Controls on soil carbon accumulation during woody plant encroachment: Evidence from physical fractionation, soil respiration, and δ13C of respired CO2

Woody plant encroachment into grasslands and savannas is a globally extensive land-cover change that alters biogeochemical processes and frequently results in soil organic carbon (SOC) accrual. We used soil physical fractionation, soil respiration kinetics, and the isotopic composition of soil respiration to investigate microbial degradation of accrued SOC in sandy loam soils along a chronosequence of C3woody plant encroachment into a C4-dominated grassland in southern Texas. Our previous work in this system demonstrated significant changes in the chemistry and abundance of lignin and aliphatic biopolymers within particulate soil fractions during the first 40 yrs of woody plant encroachment, indicating selective accrual of purportedly more recalcitrant plant chemicals. However, during the long-term soil laboratory incubation presented herein, a greater proportion of SOC was mineralized in soils from older woody stands (34–86 yrs) than in soils from younger woody stands (14–23 yrs) and grasslands, providing no evidence for greater biochemical recalcitrance as a controlling mechanism for SOC accrual. In addition, δ13C values of respired CO2 indicate that the mineralized SOC was predominately of C3 origin from all woody stands along the chronosequence, and that respired CO2 was primarily derived from the free light fraction (density <1.0 g/cm3) and macroaggregate-sized soil fraction. Our data suggested that the location of SOC among soil fractions was more important than plant polymer chemistry in determining SOC turnover rates during incubation. Surprisingly, estimates of the size and turnover rate of the active SOC pool based on respiratory kinetics did not increase with woody encroachment, and the turnover rate of the slower SOC pool decreased, again supporting the notion that increases in biochemically recalcitrant biopolymers did not hinder decomposition in the lab.

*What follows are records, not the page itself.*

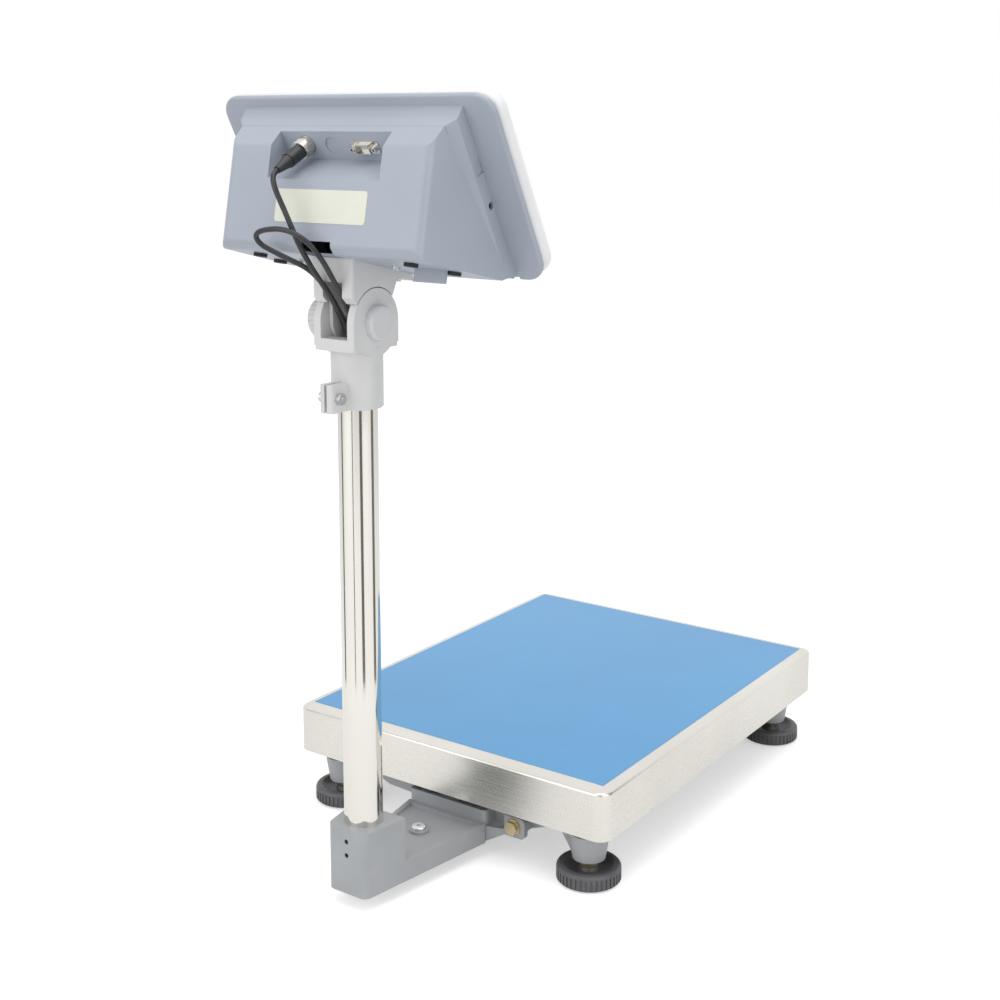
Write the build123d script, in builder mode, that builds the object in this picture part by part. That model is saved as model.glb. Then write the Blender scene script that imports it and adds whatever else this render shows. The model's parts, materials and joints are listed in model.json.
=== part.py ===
"""Platform scale: a weighing platform on four levelling feet, with a column at its back edge
that carries a tilting indicator. Millimetres, +Z up, origin on the floor under the middle of
the whole object. The user stands at the -Y side, the column is at the +Y side."""

from build123d import *
from math import atan2, cos, pi, radians, sin, tan
import os

os.makedirs("parts", exist_ok=True)


def save(piece, name):
    """Labels one finished piece and writes it as the node of that name."""
    piece.label = name
    export_step(piece, "parts/" + name + ".step")


# Weighing pan: folded stainless sheet with a deep skirt
pan_width = 400
pan_depth = 500
pan_top = 111
pan_skirt = 50
pan_sheet = 1.5
pan_corner = 14
pan_y = -89.8
pan_bottom = pan_top - pan_skirt
pan_under = pan_top - pan_sheet

# Protective film on the pan, laid a little off centre
film_width = 378
film_depth = 472
film_x = 3
film_y = pan_y - 6
film_thick = 0.3

# Levelling feet
foot_x = 161.5
foot_y = 215.5
foot_places = {
    "front_left": (-foot_x, pan_y - foot_y),
    "front_right": (foot_x, pan_y - foot_y),
    "back_left": (-foot_x, pan_y + foot_y),
    "back_right": (foot_x, pan_y + foot_y),
}
wheel_radius = 33
wheel_bottom = 1.5
wheel_hub = 15.7
wheel_dish = 12
wheel_rim = 18
wheel_flutes = 40
stud_radius = 5
stud_foot = 9
stud_top = 50
nut_flats = 17
nut_height = 8
sole_radius = 24.5
sole_height = 5
spigot_radius = 4
spigot_top = 7.5

# Cast base frame
frame_bottom = 34
frame_top = 50
boss_bottom = 24
boss_top = 52
boss_low_radius = 17
boss_high_radius = 21.5
cup_depth = 12
stud_hole = 5.05
spine_width = 62
rail_depth = 12
beam_half = 50
beam_back = pan_y + 239
beam_front = pan_y + 207
beam_screw_x = 37
beam_screw_y = pan_y + 227
stop_x = 24
stop_y = pan_y - 103
cell_bolt_x = 12
cell_bolt_y = (50, 62)
lug_x = -85
lug_z = 43
lug_face = pan_y + 232

# Column arm and its socket block
column_y = pan_y + 374
tube_radius = 19
tube_wall = 1.5
arm_bottom = 15.5
arm_top = 37
arm_wall = 5
block_top = 82
block_back = pan_y + 400.5
block_front = pan_y + 349
block_half = 23.5
tongue_front = pan_y + 192
tongue_half = 47
arm_recess = 3
arm_screw_y = pan_y + 287
arm_screw_head = 7.8
ear_plate = 6
grub_heights = (55, 69)
grub_radius = 2.5
socket_floor = 30
cable_low = 22

# Head on top of the tube
collar_radius = 24.5
collar_bottom = 493
collar_top = 551
lug_reach = 45
lug_outer = 7.5
lug_gap = 1.5
lug_top = 519.5
clamp_reach = 35
clamp_z = 506
tube_top = 545
head_floor = 560
pivot_z = 574
ear_radius = 32
ear_outer = 24
ear_inner = 16
yoke_gap = 0.35
tongue_radius = 20
slot_half = 11.5
bolt_radius = 4
knob_end = 44

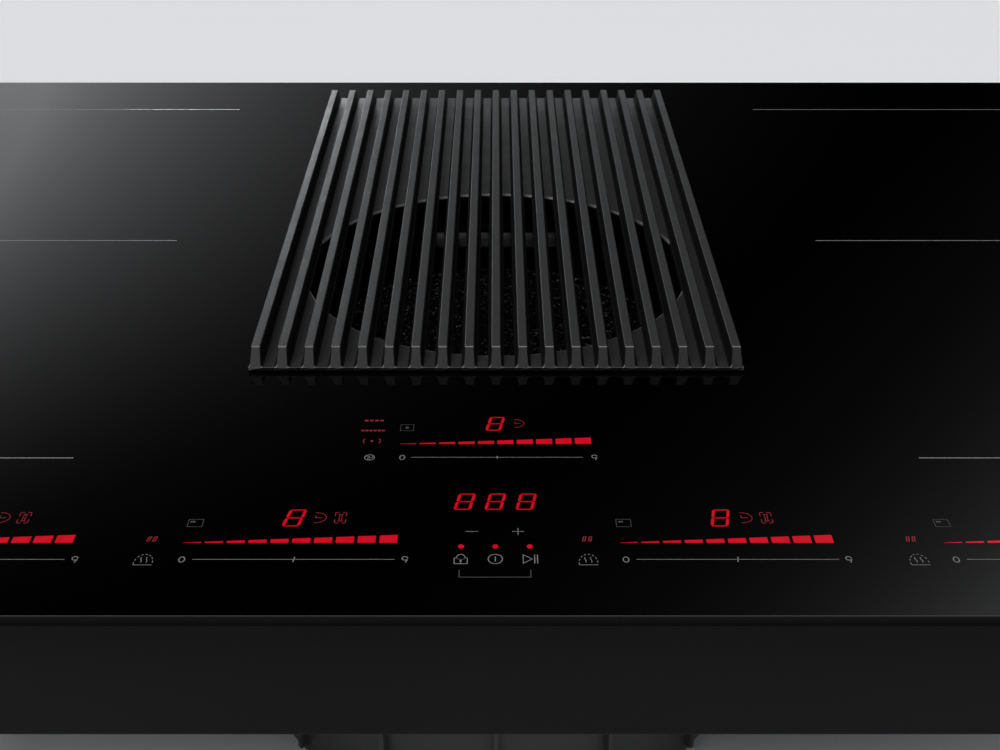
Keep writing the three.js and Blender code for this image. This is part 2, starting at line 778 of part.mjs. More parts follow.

These data indicate environmental conditions that may allow for C accrual in the field were alleviated during the controlled incubation. Therefore, C accrual in these sandy loam soils following woody encroachment should not be assumed stable, and this factor should be taken into account when considering responses of SOC to climate change or when making management decisions regarding land cover impacts on SOC.

► We incubated soils along a chronosequence of woody encroachment.
► Carbon loss during incubation was highest from established woody stands.
► Microbes degraded recent woody inputs from unprotected soil fractions.
► Carbon loss was more dependent upon its accessibility than its chemistry.